Cependant cette tolérance a crée des difficultés: des ratifications ont eu lieu par mégarde sans que les autres s’en soient rendu compte, par exemple en séance de nuit.

Or on pourrait exiger un débat plus sérieux sur certaines.

De plus cela créait des problèmes pour les justiciables qui ignoraient la ratification. Pour mettre fin à ces incertitudes, en 2008 on a décidé que les ordonnances ne pouvaient être ratifiées que de manière expresse (modification de l’article 38).

=> caractère hybride des ordonnances qui sont à la fois législatifs et règlementaires.

Il n’en demeure pas moins que cette soupape introduite dans les mécanismes a priori rigide de la répartition des compétences répond à une véritable utilité: plus sage d’encadrer les ordonnances plutôt que de les supprimer.

Tout en limitant la loi au profit du règlement la constitution avait prévue cette extension du pouvoir règlementaire.

Article 37: extension possible par l’article 38 du pouvoir règlementaire: la loi s’est trouvée en partie limitée au profit du règlement.

Les atteintes les plus violentes qu’a subies la loi ne tiennent pas au texte constitutionnel mais à des vices de fabrication de la loi qui fait qu’elle a perdu en qualité: inflation législative qui est devenue délirante. On adopte chaque année plus d’une centaines de lois or conventions internationales. Lorsqu’on consulte le recueil des lois publié par l’Assemblée Nationale, si on prend n’importe quelle année soixante, le recueil avait entre 1 et 2 cm, pour un an, tandis que dans les années 2000, plusieurs volumes de 6 cm d’épaisseur.

Phénomène de plus en plus grave. On légifère à tout propos parce qu’on a le sentiment de « faire quelque chose ».

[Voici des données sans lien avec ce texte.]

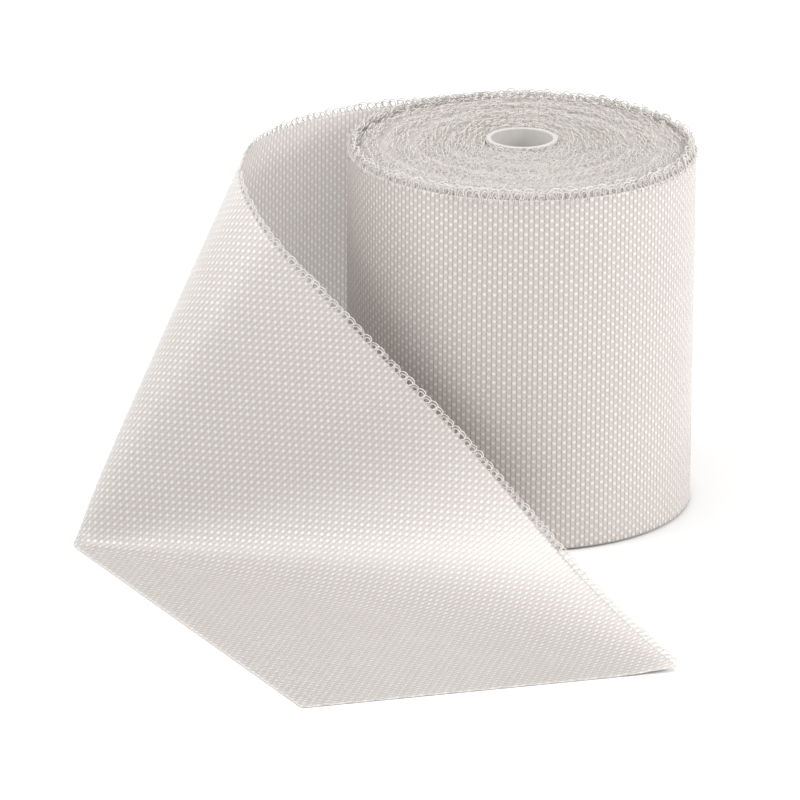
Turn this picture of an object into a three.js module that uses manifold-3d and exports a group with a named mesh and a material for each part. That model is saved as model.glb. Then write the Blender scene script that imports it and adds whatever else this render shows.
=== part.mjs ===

La loi doit énoncer des normes de caractères général et impersonnel et donc est très utile lorsqu’elle vise à remédier à des problèmes d’autres lois ou à prescrire, à commander, à interdire. Mais lorsque la loi consiste à « bavarder » elle devient inutile.

À un problème économique, social, environnemental, culturel, existent des réponses de même ordre et non pas juridique.

Or on semble nourrir et entretenir l’illusion que chaque loi procurerait une solution.

Avant de faire la loi il vaut mieux la penser. Chaque république a accouché d’un certains nombres de grandes lois qui ont traversé le temps:

  • Liberté de la presse
  • Liberté d’association
  • Etc

Le dénominateur commun est qu’on a pris le temps de les penser, de les rédiger, de les discuter, de les adopter.

Au contraire lorsque l’on légifère dans la précipitation, on fait du mauvais travail, qu’il faut refaire. Une bonne loi doit être adoptée au terme d’un débat dense, loyal, contradictoire, a longtemps existé mais tend à disparaitre parce que se produisent des dérives contemporaines : qui elles mêmes sont venues entraver le mécanisme initial, celui selon lequel l’adoption de la loi est dirigé par le gouvernement.